▶ _Your task_
Copy down all of the data underneath, exactly as shown.

####################

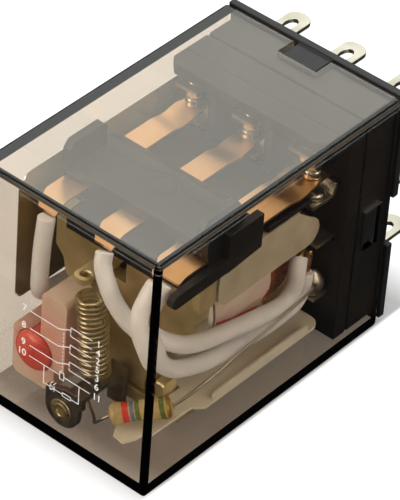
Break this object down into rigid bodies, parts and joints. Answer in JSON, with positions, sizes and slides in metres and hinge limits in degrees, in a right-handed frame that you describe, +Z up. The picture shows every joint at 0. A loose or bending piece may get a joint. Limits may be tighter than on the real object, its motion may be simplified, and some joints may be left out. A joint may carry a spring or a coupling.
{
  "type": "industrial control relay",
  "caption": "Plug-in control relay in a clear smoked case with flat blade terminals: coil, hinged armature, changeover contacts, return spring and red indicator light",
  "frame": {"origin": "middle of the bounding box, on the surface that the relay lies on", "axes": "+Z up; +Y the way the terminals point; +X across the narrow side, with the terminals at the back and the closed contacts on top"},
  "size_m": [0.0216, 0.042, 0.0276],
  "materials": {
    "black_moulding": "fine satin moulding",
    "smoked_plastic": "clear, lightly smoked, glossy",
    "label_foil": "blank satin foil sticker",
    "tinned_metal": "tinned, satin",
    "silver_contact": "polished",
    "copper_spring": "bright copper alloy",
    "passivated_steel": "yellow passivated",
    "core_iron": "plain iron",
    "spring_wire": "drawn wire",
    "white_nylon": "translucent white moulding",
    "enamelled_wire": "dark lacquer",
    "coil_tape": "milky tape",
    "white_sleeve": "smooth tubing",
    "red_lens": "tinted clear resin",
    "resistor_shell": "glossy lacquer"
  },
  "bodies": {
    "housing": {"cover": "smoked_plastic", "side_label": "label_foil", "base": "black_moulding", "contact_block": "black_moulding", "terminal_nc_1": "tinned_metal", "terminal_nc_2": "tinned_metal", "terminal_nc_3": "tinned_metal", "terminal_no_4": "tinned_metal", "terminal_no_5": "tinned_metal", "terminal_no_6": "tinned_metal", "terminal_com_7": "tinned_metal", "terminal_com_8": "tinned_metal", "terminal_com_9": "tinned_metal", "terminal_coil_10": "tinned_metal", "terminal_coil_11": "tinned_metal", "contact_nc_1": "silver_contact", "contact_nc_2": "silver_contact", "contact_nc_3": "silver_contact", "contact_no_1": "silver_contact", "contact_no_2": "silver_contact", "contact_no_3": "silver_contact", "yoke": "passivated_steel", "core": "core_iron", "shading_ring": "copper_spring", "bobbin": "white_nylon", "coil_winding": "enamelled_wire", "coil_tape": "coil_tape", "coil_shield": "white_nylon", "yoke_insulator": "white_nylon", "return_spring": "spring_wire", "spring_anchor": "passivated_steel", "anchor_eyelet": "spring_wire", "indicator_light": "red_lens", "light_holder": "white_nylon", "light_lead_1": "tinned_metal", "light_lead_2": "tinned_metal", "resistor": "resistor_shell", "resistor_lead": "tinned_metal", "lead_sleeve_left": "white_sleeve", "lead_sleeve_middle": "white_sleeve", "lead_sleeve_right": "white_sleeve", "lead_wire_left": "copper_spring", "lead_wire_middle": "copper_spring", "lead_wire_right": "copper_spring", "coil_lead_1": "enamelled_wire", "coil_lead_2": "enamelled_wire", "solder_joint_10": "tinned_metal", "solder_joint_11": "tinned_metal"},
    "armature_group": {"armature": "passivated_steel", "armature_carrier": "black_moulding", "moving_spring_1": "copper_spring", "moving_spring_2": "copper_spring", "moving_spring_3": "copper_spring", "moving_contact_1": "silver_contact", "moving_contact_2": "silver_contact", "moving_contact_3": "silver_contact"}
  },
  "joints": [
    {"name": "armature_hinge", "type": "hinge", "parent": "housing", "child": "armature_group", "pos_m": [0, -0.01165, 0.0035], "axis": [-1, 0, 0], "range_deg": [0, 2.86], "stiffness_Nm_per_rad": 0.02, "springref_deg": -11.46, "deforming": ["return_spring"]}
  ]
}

####################

▶ _Solution for this task_
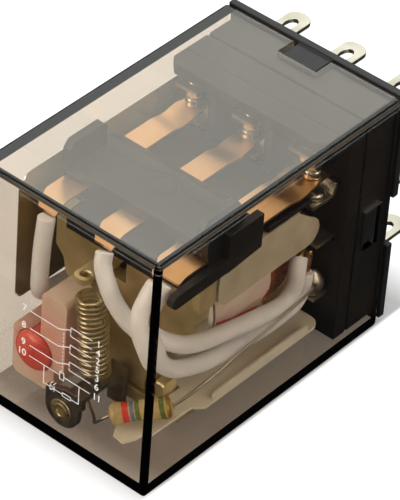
Break this object down into rigid bodies, parts and joints. Answer in JSON, with positions, sizes and slides in metres and hinge limits in degrees, in a right-handed frame that you describe, +Z up. The picture shows every joint at 0. A loose or bending piece may get a joint. Limits may be tighter than on the real object, its motion may be simplified, and some joints may be left out. A joint may carry a spring or a coupling.
{
  "type": "industrial control relay",
  "caption": "Plug-in control relay in a clear smoked case with flat blade terminals: coil, hinged armature, changeover contacts, return spring and red indicator light",
  "frame": {"origin": "middle of the bounding box, on the surface that the relay lies on", "axes": "+Z up; +Y the way the terminals point; +X across the narrow side, with the terminals at the back and the closed contacts on top"},
  "size_m": [0.0216, 0.042, 0.0276],
  "materials": {
    "black_moulding": "fine satin moulding",
    "smoked_plastic": "clear, lightly smoked, glossy",
    "label_foil": "blank satin foil sticker",
    "tinned_metal": "tinned, satin",
    "silver_contact": "polished",
    "copper_spring": "bright copper alloy",
    "passivated_steel": "yellow passivated",
    "core_iron": "plain iron",
    "spring_wire": "drawn wire",
    "white_nylon": "translucent white moulding",
    "enamelled_wire": "dark lacquer",
    "coil_tape": "milky tape",
    "white_sleeve": "smooth tubing",
    "red_lens": "tinted clear resin",
    "resistor_shell": "glossy lacquer"
  },
  "bodies": {
    "housing": {"cover": "smoked_plastic", "side_label": "label_foil", "base": "black_moulding", "contact_block": "black_moulding", "terminal_nc_1": "tinned_metal", "terminal_nc_2": "tinned_metal", "terminal_nc_3": "tinned_metal", "terminal_no_4": "tinned_metal", "terminal_no_5": "tinned_metal", "terminal_no_6": "tinned_metal", "terminal_com_7": "tinned_metal", "terminal_com_8": "tinned_metal", "terminal_com_9": "tinned_metal", "terminal_coil_10": "tinned_metal", "terminal_coil_11": "tinned_metal", "contact_nc_1": "silver_contact", "contact_nc_2": "silver_contact", "contact_nc_3": "silver_contact", "contact_no_1": "silver_contact", "contact_no_2": "silver_contact", "contact_no_3": "silver_contact", "yoke": "passivated_steel", "core": "core_iron", "shading_ring": "copper_spring", "bobbin": "white_nylon", "coil_winding": "enamelled_wire", "coil_tape": "coil_tape", "coil_shield": "white_nylon", "yoke_insulator": "white_nylon", "return_spring": "spring_wire", "spring_anchor": "passivated_steel", "anchor_eyelet": "spring_wire", "indicator_light": "red_lens", "light_holder": "white_nylon", "light_lead_1": "tinned_metal", "light_lead_2": "tinned_metal", "resistor": "resistor_shell", "resistor_lead": "tinned_metal", "lead_sleeve_left": "white_sleeve", "lead_sleeve_middle": "white_sleeve", "lead_sleeve_right": "white_sleeve", "lead_wire_left": "copper_spring", "lead_wire_middle": "copper_spring", "lead_wire_right": "copper_spring", "coil_lead_1": "enamelled_wire", "coil_lead_2": "enamelled_wire", "solder_joint_10": "tinned_metal", "solder_joint_11": "tinned_metal"},
    "armature_group": {"armature": "passivated_steel", "armature_carrier": "black_moulding", "moving_spring_1": "copper_spring", "moving_spring_2": "copper_spring", "moving_spring_3": "copper_spring", "moving_contact_1": "silver_contact", "moving_contact_2": "silver_contact", "moving_contact_3": "silver_contact"}
  },
  "joints": [
    {"name": "armature_hinge", "type": "hinge", "parent": "housing", "child": "armature_group", "pos_m": [0, -0.01165, 0.0035], "axis": [-1, 0, 0], "range_deg": [0, 2.86], "stiffness_Nm_per_rad": 0.02, "springref_deg": -11.46, "deforming": ["return_spring"]}
  ]
}